6. Counterfactual worlds, uncertainty, and open directions

One unresolved issue is the semantics of the counterfactual itself. “Counterfactuals for the Future” distinguishes interventional treatment choice from forward-looking counterfactual treatment choice. In the forward-looking version, the sample is the actual population of interest and unit-specific exogenous variables are assumed to exhibit stability and structure over time. Welfare is then evaluated under a distribution of future outcomes for the same units conditional on their observed data,

$R(\pi;\ell^{Std}) = E\!\big[\ell^{Std}(\pi(X);Y(\pi(X)),X)\big],$ 5

rather than under the interventional distribution for a fresh population. The paper shows that mismatches between these semantics can change the welfare ranking of policies and can reverse conclusions about variance and inequality effects (Bynum et al., 2022).

A complementary line emphasizes model uncertainty. In uncertain structural causal models, counterfactual distributions are not identified by observational and interventional data alone. A hierarchical Bayesian approach based on Bayesian Warped Gaussian Processes therefore represents uncertainty over both structural functions and the noise-effect mapping, yielding full posterior counterfactual distributions rather than point predictions. This makes it possible to define expected-utility, variance-penalized, chance-constrained, or model-robust counterfactual utilities for interventions such as algorithmic recourse (Weilbach et al., 2023).

At the most abstract level, counterfactual spaces separate counterfactuality from intervention. A counterfactual probability space is a probability space on a product of world-specific measurable spaces; a counterfactual causal space adds causal kernels and a no-cross-world-causal-effect axiom. Shared information between worlds is encoded in the joint probability measure and causal kernels, with independence and synchronisation as two extremes. This framework permits utilities to be defined directly on tuples of worlds, not only on realized outcomes or intervention-indexed potential outcomes (Park et al., 1 Jan 2026).
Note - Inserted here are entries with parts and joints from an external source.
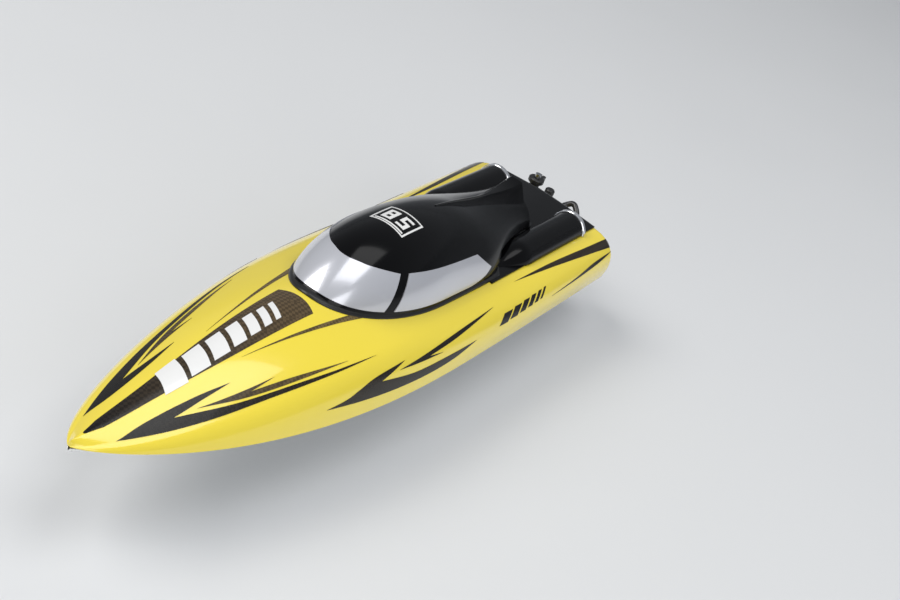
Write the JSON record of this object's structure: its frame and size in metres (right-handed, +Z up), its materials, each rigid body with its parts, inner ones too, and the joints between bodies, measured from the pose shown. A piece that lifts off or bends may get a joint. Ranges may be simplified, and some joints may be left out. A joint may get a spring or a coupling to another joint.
{
  "type": "radio-controlled racing boat",
  "caption": "Deep-V model speedboat with a lift-off canopy hatch, submerged propeller drive, offset rudder, trim tabs and water-cooled motor inside.",
  "frame": {"origin": "on the keel line, midway between the stem and the transom, where a display cradle would hold the hull", "axes": "+X to port, +Y aft, +Z up"},
  "size_m": [0.1588, 0.6498, 0.147],
  "materials": {
    "hull_white": "gloss moulded white",
    "hull_yellow": "gloss lacquered yellow",
    "black_gloss": "gloss moulded black",
    "window_silver": "pearl silver gloss",
    "black_plastic": "fine-grained black plastic",
    "rim_silver": "bright trim",
    "seal_rubber": "matt black rubber",
    "steel": "turned steel",
    "aluminium": "satin anodised",
    "jacket_blue": "blue anodised aluminium",
    "brass": "turned brass",
    "battery_wrap": "blue shrink wrap",
    "strap": "woven hook-and-loop strap",
    "foam": "closed-cell foam",
    "hose": "black silicone hose",
    "servo_case": "moulded black",
    "switch_red": "moulded red",
    "servo_white": "moulded white nylon"
  },
  "bodies": {
    "hull": {"hull_bottom": "hull_white", "deck_shell": "hull_yellow", "rear_deck_cover": "black_gloss", "engine_pod_port": "black_gloss", "engine_pod_starboard": "black_gloss", "pod_rims": "rim_silver", "hatch_seal": "seal_rubber", "magnet_bar": "black_plastic", "deck_magnets": "steel", "motor": "steel", "motor_mount": "aluminium", "motor_screws": "steel", "cooling_jacket": "jacket_blue", "speed_controller": "black_plastic", "radio_receiver": "black_plastic", "steering_servo": "servo_case", "servo_mounts": "black_plastic", "equipment_tray": "black_plastic", "battery_pack": "battery_wrap", "battery_strap": "strap", "stuffing_tube": "brass", "drive_strut": "aluminium", "strut_bush": "brass", "rudder_bracket": "black_plastic", "pushrod_boot": "seal_rubber", "trim_tab_hinges": "black_plastic", "trim_tab_pins": "steel", "transom_screws": "steel", "water_outlet": "brass", "water_inlet": "brass", "water_pickup": "brass", "pickup_hose": "hose", "inlet_hose": "hose", "outlet_hose": "hose", "foam_float_port": "foam", "foam_float_starboard": "foam", "power_switch": "black_plastic"},
    "hatch": {"canopy": "black_gloss", "windshield": "window_silver", "side_window_port": "window_silver", "side_window_starboard": "window_silver", "hatch_magnets": "steel"},
    "drive_line": {"drive_shaft": "steel", "shaft_coupler": "aluminium", "motor_shaft": "steel", "drive_dog": "steel", "propeller": "black_plastic", "prop_nut": "steel"},
    "rudder": {"rudder_blade": "black_plastic", "rudder_tiller": "black_plastic", "rudder_pivot_pin": "steel"},
    "servo_output": {"servo_output_shaft": "steel", "servo_horn": "servo_white", "horn_screw": "steel"},
    "pushrod": {"pushrod": "steel"},
    "trim_tab_port": {"trim_tab_port": "steel"},
    "trim_tab_starboard": {"trim_tab_starboard": "steel"},
    "switch_slider": {"switch_slider": "switch_red"},
    "drain_plug": {"drain_plug": "seal_rubber"}
  },
  "joints": [
    {"name": "hatch_lift", "type": "slide", "parent": "hull", "child": "hatch", "axis": [0, 0, 1], "range_m": [0, 0.08]},
    {"name": "propeller_spin", "type": "hinge", "parent": "hull", "child": "drive_line", "pos_m": [0, 0.3, 0.009], "axis": [0, 0.9962, -0.0872], "continuous": true},
    {"name": "rudder_swing", "type": "hinge", "parent": "hull", "child": "rudder", "pos_m": [-0.026, 0.331, 0.04], "axis": [0, 0, 1], "range_deg": [-30, 30]},
    {"name": "servo_turn", "type": "hinge", "parent": "hull", "child": "servo_output", "pos_m": [-0.026, 0.172, 0.05], "axis": [0, 0, 1], "range_deg": [-30.5, 30.5]},
    {"name": "pushrod_pivot", "type": "hinge", "parent": "servo_output", "child": "pushrod", "pos_m": [-0.01, 0.172, 0.055], "axis": [0, 0, 1], "range_deg": [-30.5, 30.5]},
    {"name": "trim_tab_port_tilt", "type": "hinge", "parent": "hull", "child": "trim_tab_port", "pos_m": [0.053, 0.305, 0.0244], "axis": [0.9309, 0, 0.3653], "range_deg": [-15, 10]},
    {"name": "trim_tab_starboard_tilt", "type": "hinge", "parent": "hull", "child": "trim_tab_starboard", "pos_m": [-0.053, 0.305, 0.0244], "axis": [0.9309, 0, -0.3653], "range_deg": [-15, 10]},
    {"name": "switch_slide", "type": "slide", "parent": "hull", "child": "switch_slider", "axis": [0, 1, 0], "range_m": [0, 0.005]},
    {"name": "drain_plug_pull", "type": "slide", "parent": "hull", "child": "drain_plug", "axis": [0, 1, 0], "range_m": [0, 0.012]}
  ],
  "couplings": [
    {"joint": "servo_turn", "follows": "rudder_swing", "ratio": 1},
    {"joint": "pushrod_pivot", "follows": "rudder_swing", "ratio": -1}
  ]
}
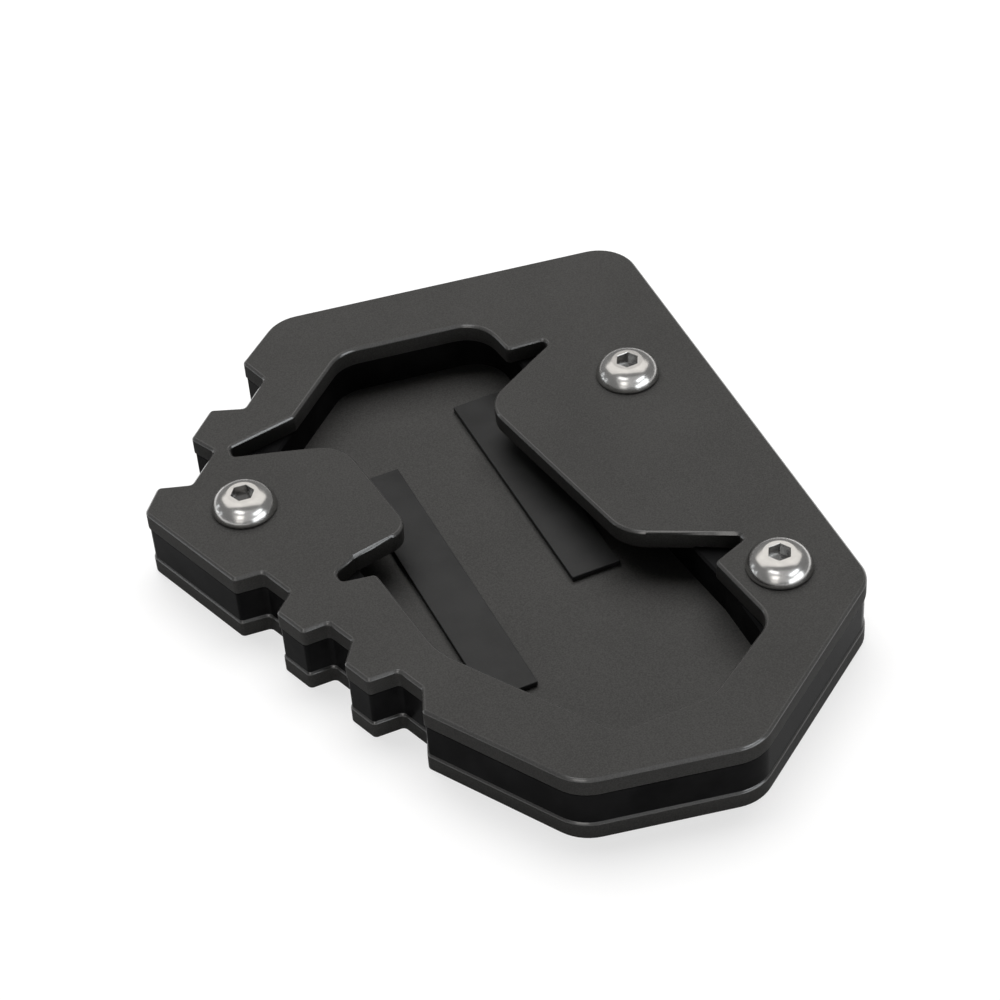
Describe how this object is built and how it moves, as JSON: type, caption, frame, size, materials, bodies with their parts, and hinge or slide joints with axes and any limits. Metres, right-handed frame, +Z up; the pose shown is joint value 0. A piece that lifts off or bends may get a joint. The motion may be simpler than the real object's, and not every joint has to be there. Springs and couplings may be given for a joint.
{
  "type": "kickstand foot enlarger",
  "caption": "Flat notched foot for a motorbike's side stand: black plates with a spacer ring between them, an open pocket with bent clamping tabs, and button-head screws.",
  "frame": {"origin": "middle of the outline's box, at the underside of the base plate", "axes": "+Y to the rear along the plates' length, +X to the right seen from above, +Z up through the plates"},
  "size_m": [0.0876, 0.1115, 0.0143],
  "materials": {
    "black_plate": "fine-textured satin black powder coat",
    "black_spacer": "smooth black anodising",
    "black_pad": "smooth dark strip",
    "polished_screw": "polished stainless steel"
  },
  "bodies": {
    "root": {"base_plate": "black_plate", "spacer_frame": "black_spacer", "clamp_plate": "black_plate", "pad_left": "black_pad", "pad_right": "black_pad", "screw_left": "polished_screw", "screw_rear": "polished_screw", "screw_right": "polished_screw"}
  },
  "joints": []
}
In empirical games, uncertainty is amplified by partially identified parameters, multiple equilibria, and randomized strategies. The counterfactual predictive distribution set formalizes this by producing a set of distributions over sets of outcomes, where outcomes may be behavioral or welfare quantities. The paper proves sharpness of the population CPDS and posterior consistency under continuity and posterior consistency of the underlying identified set. This extends counterfactual utility analysis to strategic environments where the counterfactual itself is set-valued even before sampling uncertainty is added (Kline et al., 2024).

Several limitations recur across the literature. Non-additive counterfactual utilities are generally not point identified from standard observational data under strong ignorability, because they depend on the joint distribution of multiple potential outcomes (Koch et al., 13 May 2025). Utility specification is explicitly normative: choosing overtreatment penalties, harm asymmetries, or detention costs is not a statistical question (Imai et al., 19 Jun 2026). In revealed-preference and random utility settings, finite data produce large identified sets, so welfare comparisons remain partial rather than pointwise (Chambers et al., 2021). Support conditions also matter: in limited-consideration models, identification of consideration probabilities and attention-intervention welfare depends sharply on bounded versus unbounded variation in utility indices (Allen, 2024). These constraints suggest that future work will continue to move along two margins already visible in the literature: stronger structural assumptions for sharper identification, and richer decision criteria that preserve the expressive power of genuinely counterfactual utility.